■ STATED GOAL
Starting at the line containing "Turn this picture", please quote every line up to and including the line containing "# to the tip", exactly, and nothing beyond.

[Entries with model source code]
--
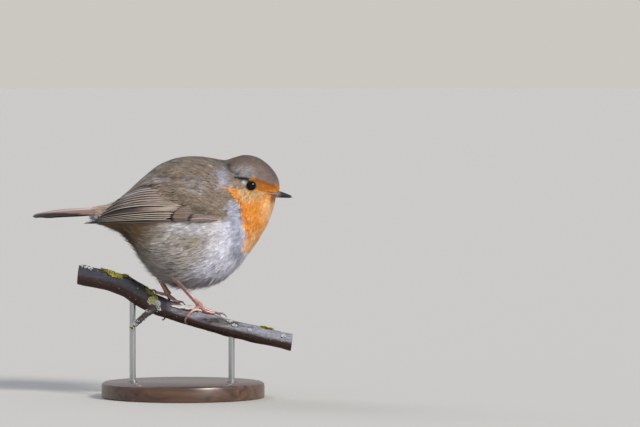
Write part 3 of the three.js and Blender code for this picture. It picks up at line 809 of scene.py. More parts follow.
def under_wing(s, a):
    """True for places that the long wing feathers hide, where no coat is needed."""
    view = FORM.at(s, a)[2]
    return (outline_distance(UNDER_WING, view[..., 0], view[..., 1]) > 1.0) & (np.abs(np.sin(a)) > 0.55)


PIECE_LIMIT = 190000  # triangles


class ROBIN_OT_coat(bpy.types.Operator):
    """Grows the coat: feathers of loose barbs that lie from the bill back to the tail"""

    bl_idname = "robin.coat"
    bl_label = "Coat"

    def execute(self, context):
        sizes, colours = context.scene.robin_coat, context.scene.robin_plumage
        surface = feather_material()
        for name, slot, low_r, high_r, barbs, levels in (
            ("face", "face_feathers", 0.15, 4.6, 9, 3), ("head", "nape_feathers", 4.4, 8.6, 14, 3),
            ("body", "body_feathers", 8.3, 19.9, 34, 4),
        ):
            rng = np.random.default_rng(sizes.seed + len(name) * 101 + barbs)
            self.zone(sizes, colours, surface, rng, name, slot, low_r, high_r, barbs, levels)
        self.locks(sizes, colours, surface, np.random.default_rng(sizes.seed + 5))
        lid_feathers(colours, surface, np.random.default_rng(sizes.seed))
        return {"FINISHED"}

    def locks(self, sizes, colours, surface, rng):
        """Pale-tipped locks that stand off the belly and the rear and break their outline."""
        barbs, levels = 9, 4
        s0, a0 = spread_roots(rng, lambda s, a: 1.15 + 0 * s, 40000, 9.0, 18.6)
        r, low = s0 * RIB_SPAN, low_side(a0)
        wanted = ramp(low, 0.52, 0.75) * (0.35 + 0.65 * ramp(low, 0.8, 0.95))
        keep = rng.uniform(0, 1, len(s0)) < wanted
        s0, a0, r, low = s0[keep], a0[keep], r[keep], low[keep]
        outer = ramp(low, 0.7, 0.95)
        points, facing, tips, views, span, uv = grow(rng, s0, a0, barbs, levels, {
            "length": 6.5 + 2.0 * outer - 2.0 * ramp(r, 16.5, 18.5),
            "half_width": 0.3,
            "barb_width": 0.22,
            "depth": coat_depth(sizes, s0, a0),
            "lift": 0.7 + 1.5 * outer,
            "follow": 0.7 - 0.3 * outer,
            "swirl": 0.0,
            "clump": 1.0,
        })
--
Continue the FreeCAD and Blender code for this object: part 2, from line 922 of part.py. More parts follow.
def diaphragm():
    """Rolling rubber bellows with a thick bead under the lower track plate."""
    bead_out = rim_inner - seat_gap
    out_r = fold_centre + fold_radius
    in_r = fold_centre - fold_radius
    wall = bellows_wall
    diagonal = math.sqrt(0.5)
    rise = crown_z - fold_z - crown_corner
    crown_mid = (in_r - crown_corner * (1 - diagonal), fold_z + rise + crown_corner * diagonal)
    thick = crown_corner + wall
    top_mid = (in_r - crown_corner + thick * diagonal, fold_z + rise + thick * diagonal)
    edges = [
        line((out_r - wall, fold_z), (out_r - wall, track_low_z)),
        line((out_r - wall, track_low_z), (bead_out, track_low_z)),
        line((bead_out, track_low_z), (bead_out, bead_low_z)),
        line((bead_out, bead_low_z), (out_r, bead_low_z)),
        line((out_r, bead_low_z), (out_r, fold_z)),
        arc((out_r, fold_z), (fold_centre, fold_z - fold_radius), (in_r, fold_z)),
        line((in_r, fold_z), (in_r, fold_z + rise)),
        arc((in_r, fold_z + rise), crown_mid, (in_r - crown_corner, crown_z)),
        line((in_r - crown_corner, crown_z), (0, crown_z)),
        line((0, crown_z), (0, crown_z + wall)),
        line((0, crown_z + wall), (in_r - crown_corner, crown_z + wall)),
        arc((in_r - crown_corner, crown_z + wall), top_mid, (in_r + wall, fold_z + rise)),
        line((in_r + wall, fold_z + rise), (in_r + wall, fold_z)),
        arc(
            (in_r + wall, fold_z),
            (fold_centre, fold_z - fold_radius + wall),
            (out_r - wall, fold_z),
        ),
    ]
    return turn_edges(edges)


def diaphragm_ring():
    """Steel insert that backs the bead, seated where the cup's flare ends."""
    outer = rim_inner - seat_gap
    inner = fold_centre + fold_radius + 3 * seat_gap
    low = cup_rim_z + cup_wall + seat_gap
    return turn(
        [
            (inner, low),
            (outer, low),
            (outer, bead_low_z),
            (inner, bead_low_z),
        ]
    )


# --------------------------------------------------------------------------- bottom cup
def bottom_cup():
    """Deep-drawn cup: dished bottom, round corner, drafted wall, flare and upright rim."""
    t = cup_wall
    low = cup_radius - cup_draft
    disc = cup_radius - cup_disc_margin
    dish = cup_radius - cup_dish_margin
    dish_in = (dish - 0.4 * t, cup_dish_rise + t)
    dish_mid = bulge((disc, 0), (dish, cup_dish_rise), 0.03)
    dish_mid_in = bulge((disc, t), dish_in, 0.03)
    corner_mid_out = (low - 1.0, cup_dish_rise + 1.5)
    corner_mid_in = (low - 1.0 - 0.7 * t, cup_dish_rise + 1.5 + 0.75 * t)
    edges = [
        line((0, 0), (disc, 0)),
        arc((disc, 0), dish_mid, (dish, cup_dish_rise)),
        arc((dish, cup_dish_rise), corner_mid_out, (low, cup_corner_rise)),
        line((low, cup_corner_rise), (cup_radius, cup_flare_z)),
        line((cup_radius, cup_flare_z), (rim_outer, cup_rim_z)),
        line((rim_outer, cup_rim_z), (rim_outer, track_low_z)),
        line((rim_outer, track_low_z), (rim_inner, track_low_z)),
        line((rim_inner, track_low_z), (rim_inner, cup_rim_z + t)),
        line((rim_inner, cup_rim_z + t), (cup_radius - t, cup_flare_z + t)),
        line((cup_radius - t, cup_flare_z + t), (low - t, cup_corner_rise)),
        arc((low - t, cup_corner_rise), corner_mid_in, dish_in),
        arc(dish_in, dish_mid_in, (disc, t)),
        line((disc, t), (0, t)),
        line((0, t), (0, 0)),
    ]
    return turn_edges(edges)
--
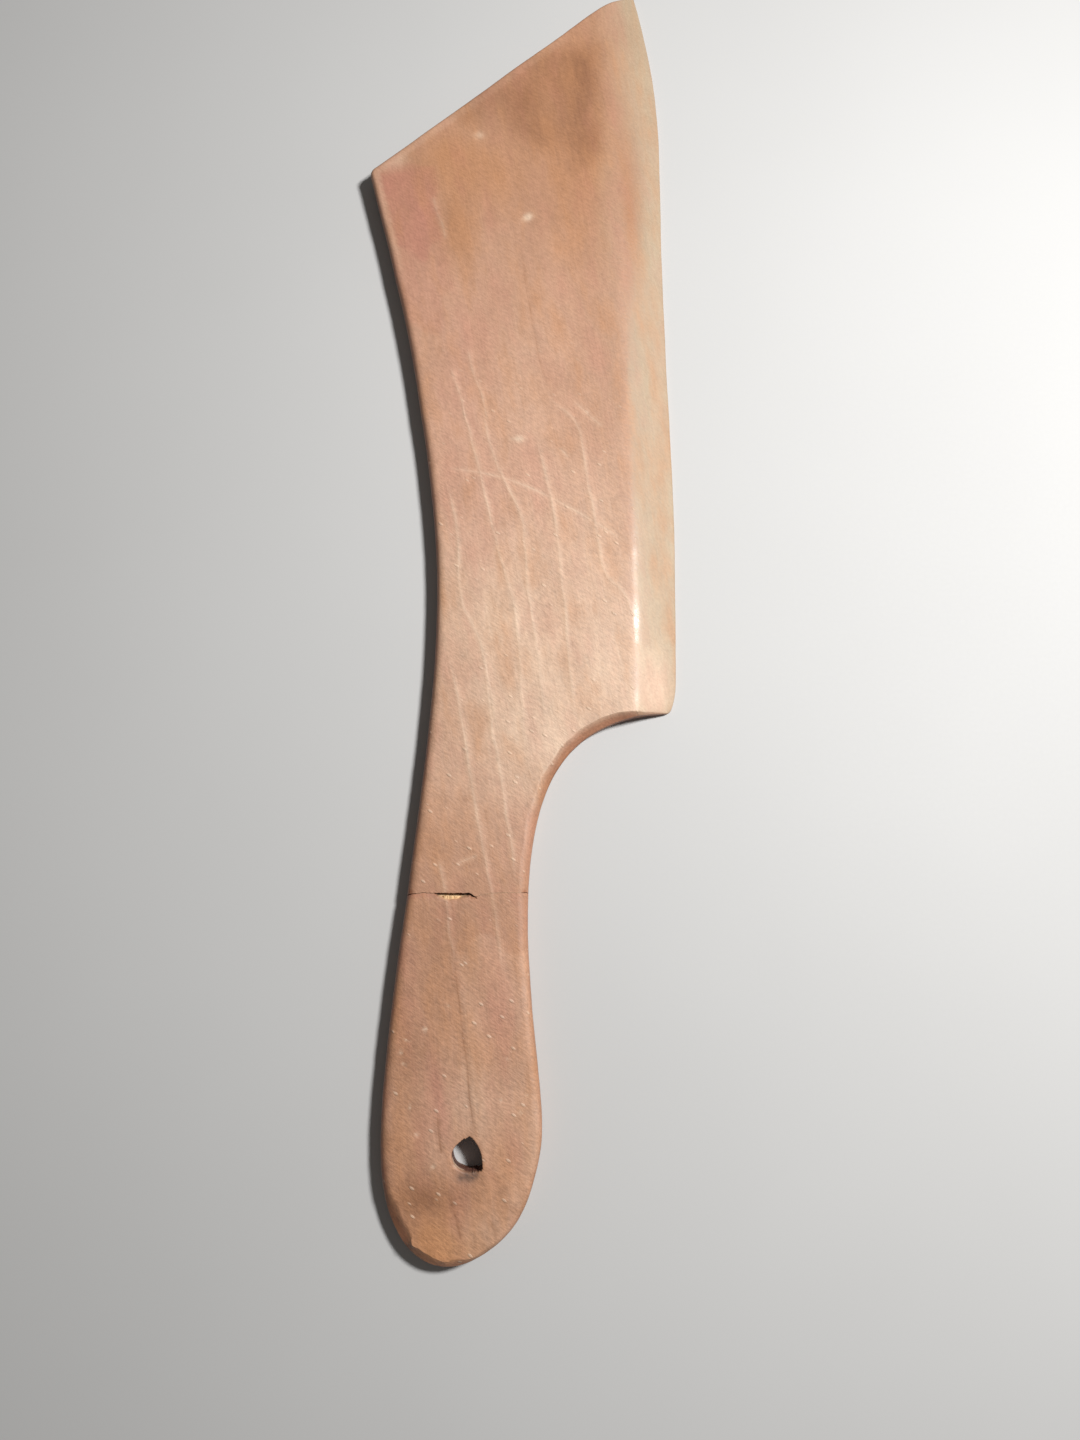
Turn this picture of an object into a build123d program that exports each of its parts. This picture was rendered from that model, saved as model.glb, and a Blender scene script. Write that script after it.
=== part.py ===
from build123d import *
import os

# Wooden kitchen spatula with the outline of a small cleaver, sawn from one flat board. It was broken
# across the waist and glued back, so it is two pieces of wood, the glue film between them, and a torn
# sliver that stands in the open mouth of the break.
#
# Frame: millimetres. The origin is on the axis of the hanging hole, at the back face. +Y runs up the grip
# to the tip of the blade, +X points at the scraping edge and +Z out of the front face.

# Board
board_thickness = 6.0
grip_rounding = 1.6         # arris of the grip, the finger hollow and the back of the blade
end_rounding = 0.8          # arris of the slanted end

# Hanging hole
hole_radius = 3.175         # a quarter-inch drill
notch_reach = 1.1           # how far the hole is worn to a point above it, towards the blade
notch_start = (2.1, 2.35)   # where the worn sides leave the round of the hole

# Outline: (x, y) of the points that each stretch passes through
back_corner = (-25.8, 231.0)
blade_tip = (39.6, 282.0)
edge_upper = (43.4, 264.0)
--
■ SOLUTION
Turn this picture of an object into a build123d program that exports each of its parts. This picture was rendered from that model, saved as model.glb, and a Blender scene script. Write that script after it.
=== part.py ===
from build123d import *
import os

# Wooden kitchen spatula with the outline of a small cleaver, sawn from one flat board. It was broken
# across the waist and glued back, so it is two pieces of wood, the glue film between them, and a torn
# sliver that stands in the open mouth of the break.
#
# Frame: millimetres. The origin is on the axis of the hanging hole, at the back face. +Y runs up the grip
# to the tip of the blade, +X points at the scraping edge and +Z out of the front face.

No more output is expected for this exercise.